At the BRICS panel discussion, erudite ministers from India, the United Arab Emirates and South Africa extolled the virtues of choices in a fickle world of geopolitics. Unity in diversity to manage the common challenges of poverty, climate and health, among others. President Xi Jinping said: “China’s economy is like the Swiss Alps, undulating with peaks and troughs.”

Advertisement

To appreciate the Alps, you need to zoom out and admire from afar.

Same with China.

Broaden your vision and see what it exudes and promises. Profound!

What is then the true test of multilateralism? To smaller countries, it’s about protection. For the powerful, a litmus test to fulfil their obligations. For the international community, it’s how to monitor and create balanced priorities.

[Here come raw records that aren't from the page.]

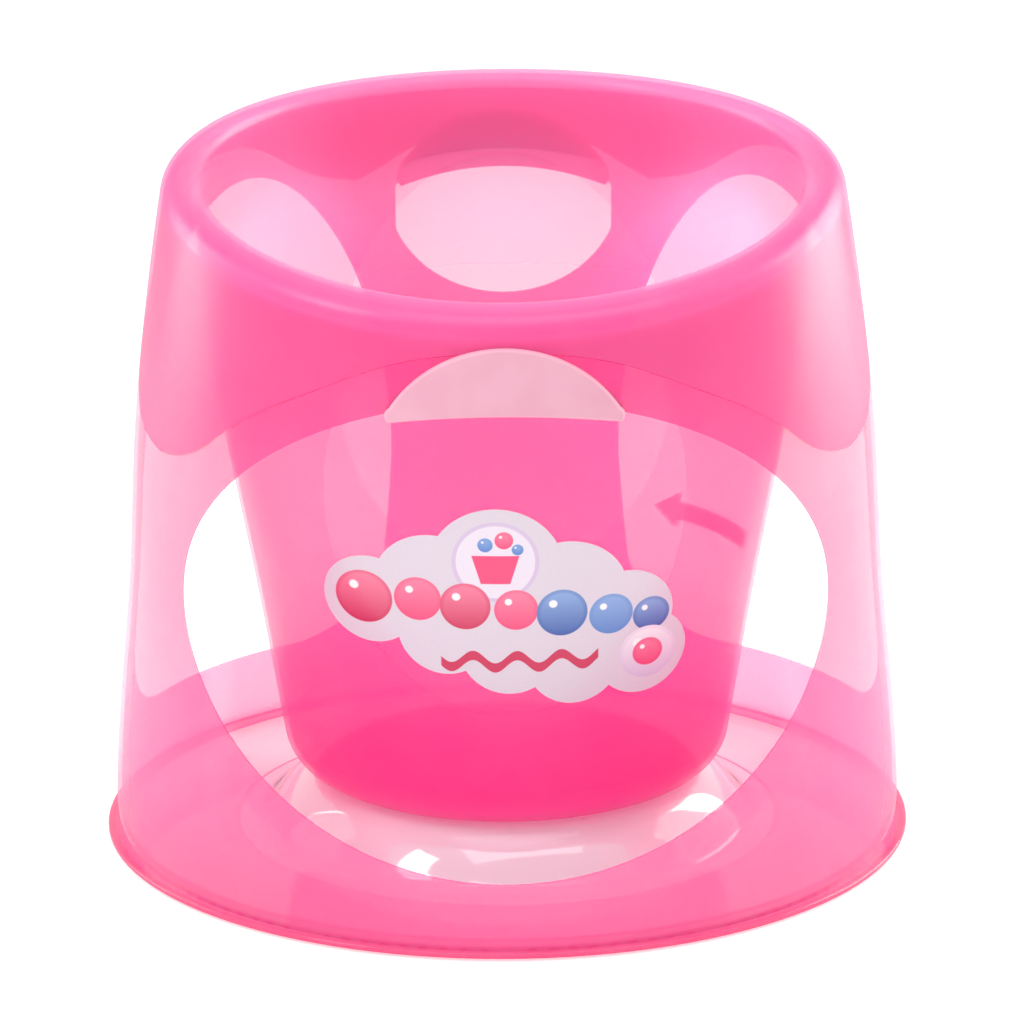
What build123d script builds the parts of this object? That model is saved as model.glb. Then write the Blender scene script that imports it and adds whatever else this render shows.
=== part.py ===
from build123d import *
import os
from math import cos, radians, sin

# Free-standing baby bathtub: a deep round bucket with a tilted rolled rim and a scalloped skirt,
# dropped into a cone-shaped stand that is open in front, at both sides and behind.
# Millimetres.  Z is up, the floor is z = 0, the axis of the bucket is the Z axis, the front faces -Y.
# Bearings run around the axis in degrees: 0 is the front (-Y) and 90 is the right side (+X).
# The wall of the whole body is measured inward from its outer line: that distance is an inset.

os.makedirs("parts", exist_ok=True)

# ---- the body's outer line and the bowl's inner line, as (radius, height) --------------------
wall_outline = [(243.8, 0), (242.2, 60), (237.4, 112), (232.3, 165), (227.9, 242), (220.2, 318),
                (209.4, 393), (195.5, 470)]
bowl_outline = [(131.5, 36.5), (143.6, 112), (152.2, 163), (167.0, 244), (177.2, 310), (182.6, 365),
                (181.6, 410), (174.5, 470)]

# ---- tub -------------------------------------------------------------------------------------
bucket_wall = 2.8
bucket_foot = 36.5           # underside of the bucket above the floor
bucket_corner = 30.0         # outside radius between the bucket's wall and its bottom
skirt_wall = 2.2
rim_side_height = 418.0      # top line of the rim at the left and the right
rim_slope = 0.155            # it rises towards the back by this slope
rim_crown = 0.00026          # and is crowned: it falls by this times the square of Y
rim_wall = 3.0
rim_outer_roll = 13.0        # roll of the rim into the skirt
rim_inner_roll = 9.0         # roll of the rim into the bowl
lobe_height = 266.0          # lowest line of the skirt

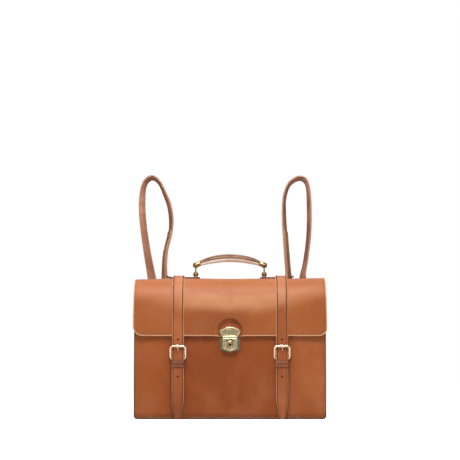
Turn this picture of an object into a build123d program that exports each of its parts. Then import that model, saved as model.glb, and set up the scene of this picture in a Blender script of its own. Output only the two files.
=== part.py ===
"""A leather briefcase with a lock, two buckled straps, a carrying handle and two backpack straps.

The bag stands on its base panel. +Z is up, +X is to the right seen from the front, and the front faces -Y.
The origin is the middle of the base panel's underside. All sizes are in millimetres.
"""

from build123d import *
from math import atan2, cos, degrees, radians, sin, sqrt
import os

os.makedirs("parts", exist_ok=True)

# Body: a front and a back panel joined by a gusset on each side and a base panel
BODY_WIDTH = 390.0
BODY_DEPTH = 110.0
LEATHER = 3.0
LINING = 0.8
FRONT_HEIGHT = 238.0
BACK_HEIGHT = 279.0
BASE_CORNER = 8.0
GUSSET_SPLIT = 175.0  # half width of the base panel, where the gussets take over

# Flap: over the top and down the front, following one profile
FLAP_WIDTH = 394.0
FLAP_LEATHER = 2.6
CREST_Z = 287.0  # outer surface at its highest
FLAP_FACE_Y = -61.6  # outer surface of the hanging front part
FLAP_BEND = 48.0  # radius over the front edge
FLAP_BACK_Y = 53.5
FLAP_BACK_Z = 283.2
FLAP_EDGE_Z = 168.0
FLAP_CORNER = 18.0
HINGE_Y, HINGE_Z = 54.5, 279.6
NOTCH_RADIUS = 23.7
NOTCH_Z = 180.0

# Buckled straps
STRAP_X = 105.5
STRAP_WIDTH = 25.0
STRAP_THICK = 2.8
STRAP_BACK_Y = 44.0
STRAP_BEND_Z = 204.0  # the strap is sewn to the flap above this, and hangs free below
TIP_Z = 1.0
TIP_WIDTH = 12.0
TAPER_Z = 36.0
HOLE_PITCH = 25.0
HOLE_RADIUS = 1.5
FIRST_HOLE_Z = 86.0

# Buckle
HEEL_BAR_RADIUS = 1.6
HEEL_Z = 121.5
CHAPE_FRONT_Y = FLAP_FACE_Y + 0.2
CHAPE_SKIN = 1.4
HEEL_Y = CHAPE_FRONT_Y + CHAPE_SKIN + HEEL_BAR_RADIUS
ROLLER_RADIUS = 2.4
ROLLER_Y = FLAP_FACE_Y - STRAP_THICK - 0.3 - ROLLER_RADIUS
ROLLER_Z = 147.2
BUCKLE_WINDOW = 26.6
BUCKLE_WIDTH = 33.6
RUNNING = 0.05  # radial clearance of a pin or bar in its bore

# Magnetic catch behind each buckle
MAGNET_RADIUS = 7.0
MAGNET_Z = 94.0

# Lock
BUTTON_Z = 150.5
BUTTON_RADIUS = 4.95
PLUG_RADIUS = 2.9
CASE_HALF = 14.6
FACE_HALF = 15.3
PLATE_HALF = 20.4
LOCK_TOP_Z = 164.0
LOCK_FACE_Y = -62.7
FACE_THICK = 1.4
TAB_THICK = 2.4
TAB_Y = FLAP_FACE_Y + FLAP_LEATHER + LINING  # front face of the leather tab behind the flap

# Handle
HANDLE_Y = -6.0
HANDLE_HALF = 71.0
LOWER_PIN_Z = 296.0
UPPER_PIN_Z = 315.0
PIN_RADIUS = 1.2
LINK_THICK = 3.0
BALL_RADIUS = 5.6
GRIP_TOP_Z = 336.5
GRIP_THICK = 15.0
GRIP_WIDTH = 24.0
RING_TAB_THICK = 1.8

# Backpack straps
CARRY_WIDTH = 20.0
CARRY_THICK = 3.2
PATCH_THICK = 2.0
INNER_X = 130.0
OUTER_X = 158.0
CARRY_Y = BODY_DEPTH / 2 + PATCH_THICK + 0.1  # front face of a strap lying on the back
CARRY_HINGE_Z = 262.0
CARRY_ROOT_Z = CARRY_HINGE_Z - 5.6  # top of the parts of the straps that lie on the back
CARRY_LEAN = 15.0  # degrees that the loops lean back
RING_LOW_Z, RING_HIGH_Z = 46.0, 57.0
RING_WIRE = 1.5
STUD_HEIGHTS = (72.0, 84.0)

HALF_WIDTH = BODY_WIDTH / 2
HALF_DEPTH = BODY_DEPTH / 2


def block(x0, x1, y0, y1, z0, z1):
    """A box between two corners."""
    size = (x1 - x0, y1 - y0, z1 - z0)
    return Pos((x0 + x1) / 2, (y0 + y1) / 2, (z0 + z1) / 2) * Box(*size)


def rod_x(x0, x1, y, z, radius):
    """A cylinder along X."""
    return Pos((x0 + x1) / 2, y, z) * Rot(0, 90, 0) * Cylinder(radius, x1 - x0)


def rod_y(x, y0, y1, z, radius):
    """A cylinder along Y."""
    return Pos(x, (y0 + y1) / 2, z) * Rot(90, 0, 0) * Cylinder(radius, y1 - y0)


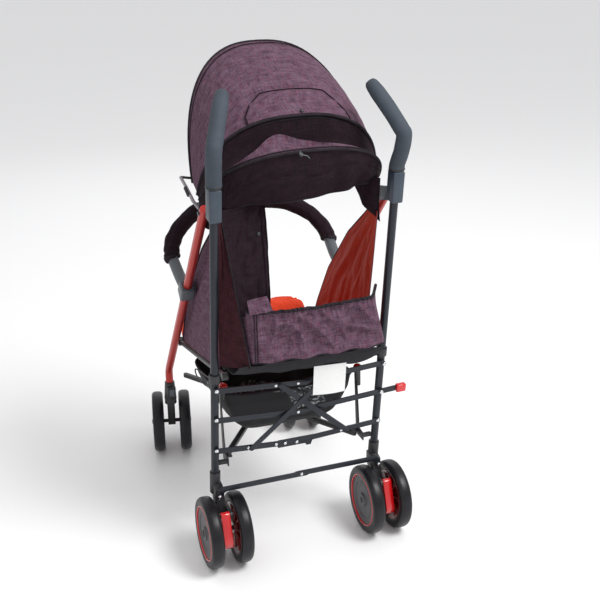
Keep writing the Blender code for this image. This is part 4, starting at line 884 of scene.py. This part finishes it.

Davos 2024 aimed to restore collective agency, and reinforce the fundamental principles of transparency, consistency, and accountability.

The goal ostensibly is to back a spirit of open and constructive dialogue to help connect the dots in an increasingly complex and fractured environment.

Déjà vu.

Why now this cry from the developed world?

An attempt to remain on the saddle and lure back the disenchanted who has flown?

My conclusion is simple.

A truly multipolar world based on trade, choices, efficiencies and fair negotiations is well underway.

And therein lies hope and salvation.

President Paul Kagame of Rwanda and President Nana Akufo-Addo of Ghana, together with UNDP, launched Timbuktoo, a startup fund with an initial $1 billion target to leverage Africa’s youth and dynamism.

An ingenious name.

Timbuktu has long been used to describe long, difficult journeys.

A boulevard of broken dreams for European explorers of the past who tried to reach it.

As masters of our own destiny, we in Africa will succeed through new partners and along with the old that still remains good.

Insanity is when you keep trying the same thing and expect different results.

We don’t have the time for that.

And indeed, as they say: You get what you negotiate. Not what you deserve.

Davos told me we have room to dream and space to maneuver.

Most of all, we have choices now to make.

As the world needs us as much as we need them.

A ‘win-win’ finally.

So, let’s seek that perfect world of collaboration focused on global extension and not its extinction.